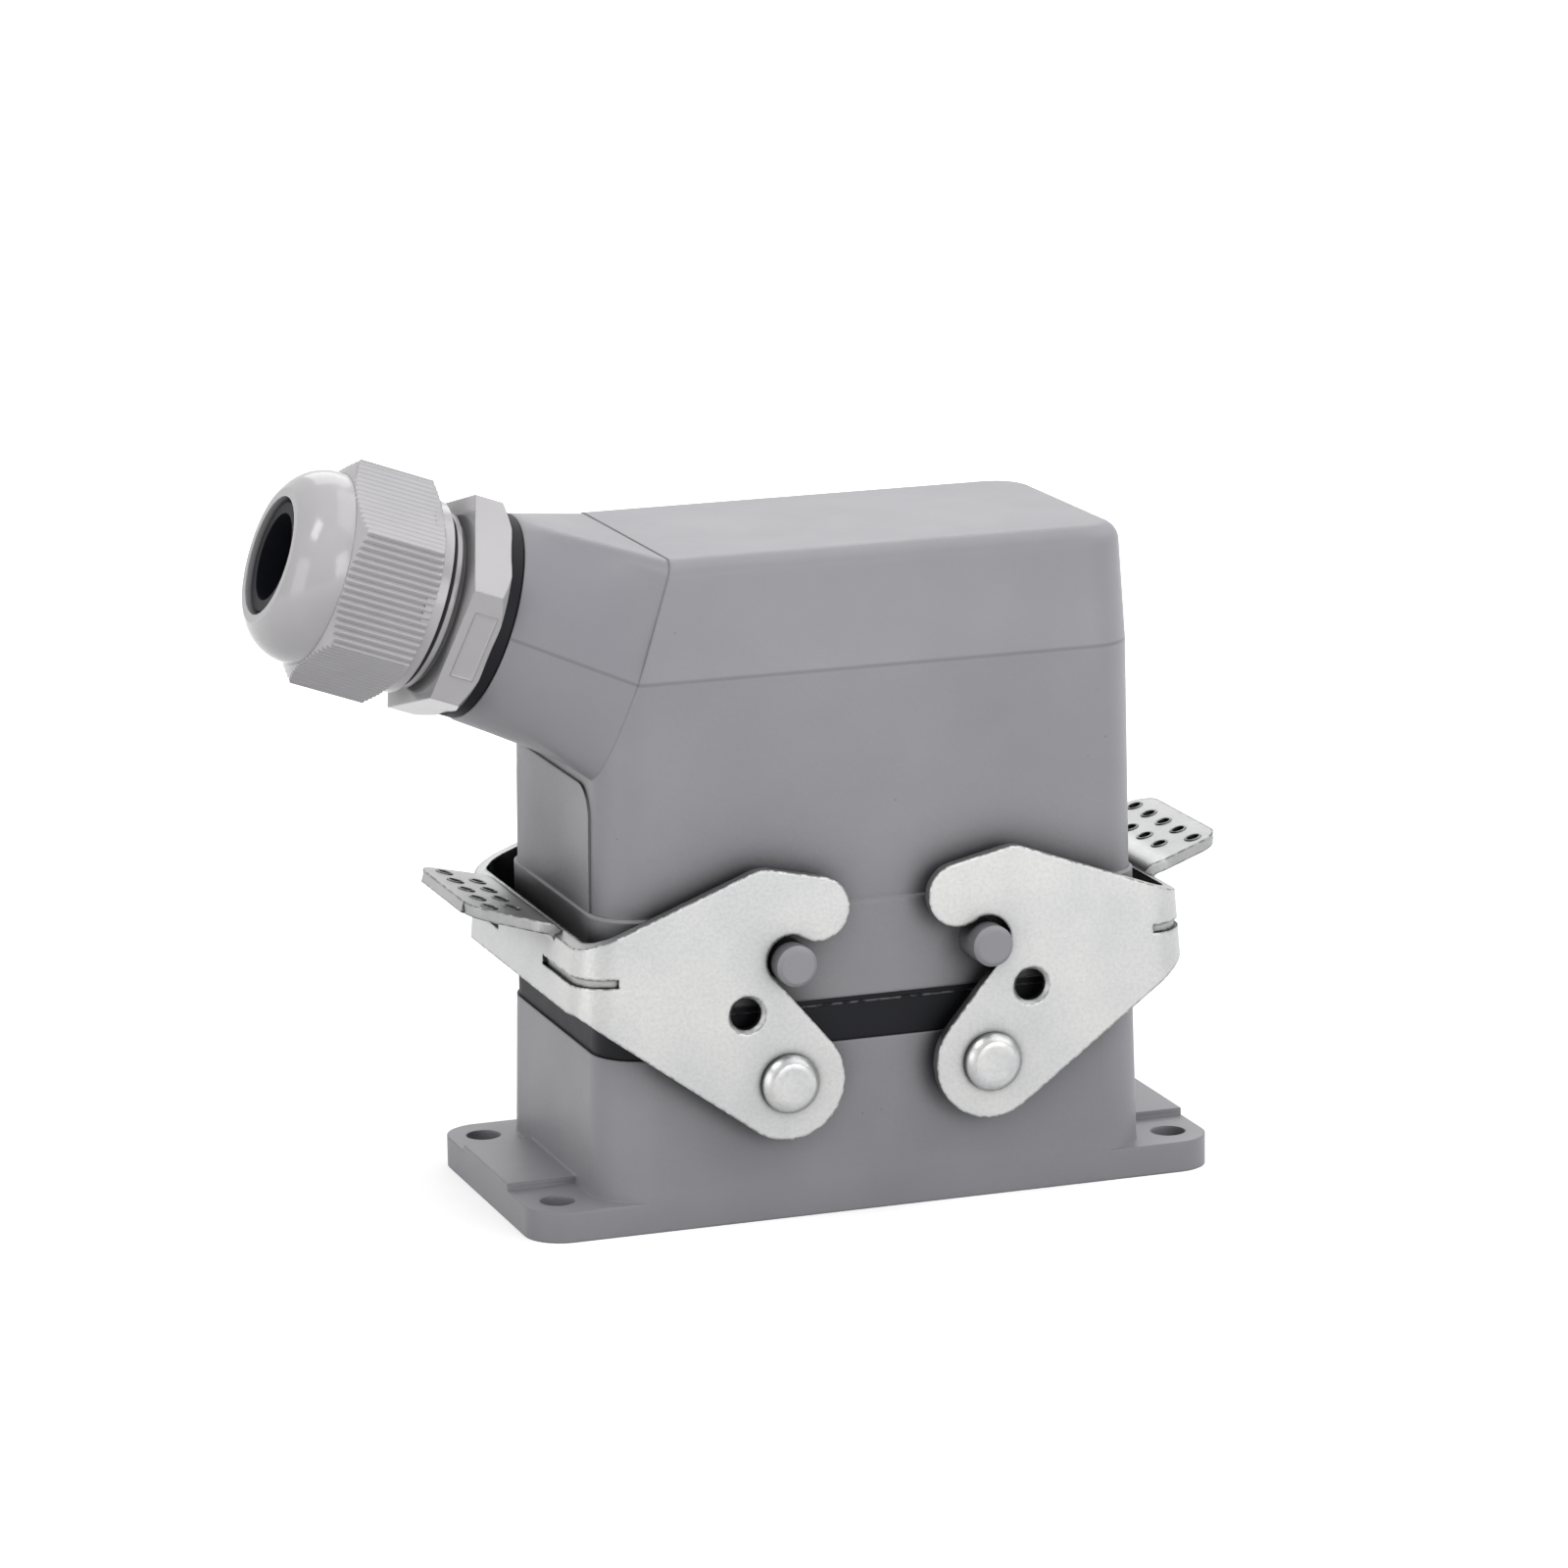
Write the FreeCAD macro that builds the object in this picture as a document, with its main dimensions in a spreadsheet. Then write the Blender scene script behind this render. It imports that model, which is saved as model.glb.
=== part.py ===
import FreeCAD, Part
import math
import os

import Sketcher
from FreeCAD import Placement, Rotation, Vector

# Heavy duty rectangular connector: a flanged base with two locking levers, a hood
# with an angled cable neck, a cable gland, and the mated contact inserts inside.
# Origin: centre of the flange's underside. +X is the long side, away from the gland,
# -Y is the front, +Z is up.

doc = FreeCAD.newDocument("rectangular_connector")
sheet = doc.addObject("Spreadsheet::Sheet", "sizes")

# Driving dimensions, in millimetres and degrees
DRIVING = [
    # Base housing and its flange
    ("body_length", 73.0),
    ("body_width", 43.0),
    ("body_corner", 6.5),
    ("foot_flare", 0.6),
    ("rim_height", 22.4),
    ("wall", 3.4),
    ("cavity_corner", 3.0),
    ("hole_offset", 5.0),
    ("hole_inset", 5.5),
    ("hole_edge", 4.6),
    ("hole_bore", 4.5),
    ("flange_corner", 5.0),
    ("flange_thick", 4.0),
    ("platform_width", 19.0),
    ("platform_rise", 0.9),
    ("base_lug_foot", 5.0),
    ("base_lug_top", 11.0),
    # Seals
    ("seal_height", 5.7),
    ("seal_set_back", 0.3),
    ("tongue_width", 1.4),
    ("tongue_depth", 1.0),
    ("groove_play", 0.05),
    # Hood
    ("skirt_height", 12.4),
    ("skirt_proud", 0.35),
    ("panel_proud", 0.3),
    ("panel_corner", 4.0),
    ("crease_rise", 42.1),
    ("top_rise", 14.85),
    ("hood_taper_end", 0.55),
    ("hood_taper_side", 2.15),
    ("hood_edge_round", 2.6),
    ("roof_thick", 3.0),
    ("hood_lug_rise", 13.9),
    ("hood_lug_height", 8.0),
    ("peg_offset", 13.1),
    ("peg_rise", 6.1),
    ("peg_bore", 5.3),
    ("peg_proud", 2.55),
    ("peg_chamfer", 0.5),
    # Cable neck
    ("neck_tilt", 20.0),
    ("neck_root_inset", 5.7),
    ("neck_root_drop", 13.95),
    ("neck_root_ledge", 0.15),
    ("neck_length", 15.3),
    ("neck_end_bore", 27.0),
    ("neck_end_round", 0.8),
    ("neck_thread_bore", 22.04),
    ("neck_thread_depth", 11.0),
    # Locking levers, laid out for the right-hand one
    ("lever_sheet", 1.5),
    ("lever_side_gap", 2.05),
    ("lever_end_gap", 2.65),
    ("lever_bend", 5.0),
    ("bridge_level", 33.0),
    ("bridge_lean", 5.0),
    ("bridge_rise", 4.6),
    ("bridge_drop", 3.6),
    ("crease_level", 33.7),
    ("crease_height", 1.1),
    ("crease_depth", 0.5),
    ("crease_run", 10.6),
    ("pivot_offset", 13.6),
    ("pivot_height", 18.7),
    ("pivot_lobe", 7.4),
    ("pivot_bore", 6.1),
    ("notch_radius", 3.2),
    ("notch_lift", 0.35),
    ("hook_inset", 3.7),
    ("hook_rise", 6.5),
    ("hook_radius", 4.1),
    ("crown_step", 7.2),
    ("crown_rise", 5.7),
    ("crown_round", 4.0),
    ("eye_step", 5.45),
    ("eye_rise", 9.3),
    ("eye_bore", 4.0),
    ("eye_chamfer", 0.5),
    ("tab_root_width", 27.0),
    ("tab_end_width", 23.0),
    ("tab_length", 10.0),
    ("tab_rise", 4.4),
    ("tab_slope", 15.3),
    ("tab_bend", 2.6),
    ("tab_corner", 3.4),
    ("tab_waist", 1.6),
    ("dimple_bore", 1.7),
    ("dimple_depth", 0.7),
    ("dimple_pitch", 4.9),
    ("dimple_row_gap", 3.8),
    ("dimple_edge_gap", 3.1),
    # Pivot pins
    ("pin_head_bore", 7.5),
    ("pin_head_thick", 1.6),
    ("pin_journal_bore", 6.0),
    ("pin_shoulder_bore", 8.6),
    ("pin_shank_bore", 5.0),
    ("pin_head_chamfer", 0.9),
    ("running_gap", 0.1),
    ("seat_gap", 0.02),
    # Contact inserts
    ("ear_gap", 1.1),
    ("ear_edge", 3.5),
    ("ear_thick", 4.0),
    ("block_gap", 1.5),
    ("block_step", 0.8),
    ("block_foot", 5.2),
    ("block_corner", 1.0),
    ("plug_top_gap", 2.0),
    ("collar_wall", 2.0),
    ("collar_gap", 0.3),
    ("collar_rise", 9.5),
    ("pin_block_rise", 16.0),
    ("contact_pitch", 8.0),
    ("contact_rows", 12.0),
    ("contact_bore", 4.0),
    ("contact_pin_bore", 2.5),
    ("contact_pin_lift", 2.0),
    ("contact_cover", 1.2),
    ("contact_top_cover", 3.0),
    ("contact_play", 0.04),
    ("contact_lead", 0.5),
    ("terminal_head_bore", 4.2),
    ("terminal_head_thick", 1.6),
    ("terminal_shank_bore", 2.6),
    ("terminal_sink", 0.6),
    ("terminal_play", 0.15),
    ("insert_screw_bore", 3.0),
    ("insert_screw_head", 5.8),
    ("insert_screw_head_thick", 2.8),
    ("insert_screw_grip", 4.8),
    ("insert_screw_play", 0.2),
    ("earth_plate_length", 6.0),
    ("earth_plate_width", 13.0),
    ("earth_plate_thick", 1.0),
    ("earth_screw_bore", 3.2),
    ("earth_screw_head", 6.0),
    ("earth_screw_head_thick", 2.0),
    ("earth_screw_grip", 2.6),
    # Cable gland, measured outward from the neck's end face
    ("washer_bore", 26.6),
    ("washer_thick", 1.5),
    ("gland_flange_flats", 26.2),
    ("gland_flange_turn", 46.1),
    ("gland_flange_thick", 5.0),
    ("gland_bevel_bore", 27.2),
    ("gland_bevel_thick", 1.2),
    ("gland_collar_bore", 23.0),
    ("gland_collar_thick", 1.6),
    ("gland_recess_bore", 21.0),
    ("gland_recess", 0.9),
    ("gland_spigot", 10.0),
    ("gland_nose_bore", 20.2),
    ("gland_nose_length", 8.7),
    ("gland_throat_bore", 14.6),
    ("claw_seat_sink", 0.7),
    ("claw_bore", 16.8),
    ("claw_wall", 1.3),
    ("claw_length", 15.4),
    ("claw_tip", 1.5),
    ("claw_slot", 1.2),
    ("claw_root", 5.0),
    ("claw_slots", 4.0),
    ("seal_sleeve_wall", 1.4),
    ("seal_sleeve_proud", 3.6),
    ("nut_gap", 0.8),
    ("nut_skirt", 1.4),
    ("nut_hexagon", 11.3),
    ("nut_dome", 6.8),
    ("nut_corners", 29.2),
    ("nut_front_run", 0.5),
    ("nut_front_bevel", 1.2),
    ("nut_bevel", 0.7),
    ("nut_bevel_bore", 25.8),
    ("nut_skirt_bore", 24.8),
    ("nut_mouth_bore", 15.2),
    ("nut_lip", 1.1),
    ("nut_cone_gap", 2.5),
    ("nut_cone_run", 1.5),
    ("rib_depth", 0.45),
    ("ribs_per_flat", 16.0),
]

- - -

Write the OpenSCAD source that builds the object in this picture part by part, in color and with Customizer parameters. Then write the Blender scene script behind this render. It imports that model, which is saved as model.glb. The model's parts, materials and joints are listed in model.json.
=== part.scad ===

- - -

**Problem to solve:**
Identify the lines above that contain the word "with", then copy them.

**Task result:**
Write the FreeCAD macro that builds the object in this picture as a document, with its main dimensions in a spreadsheet. Then write the Blender scene script behind this render. It imports that model, which is saved as model.glb.
# Heavy duty rectangular connector: a flanged base with two locking levers, a hood
# with an angled cable neck, a cable gland, and the mated contact inserts inside.
Write the OpenSCAD source that builds the object in this picture part by part, in color and with Customizer parameters. Then write the Blender scene script behind this render. It imports that model, which is saved as model.glb. The model's parts, materials and joints are listed in model.json.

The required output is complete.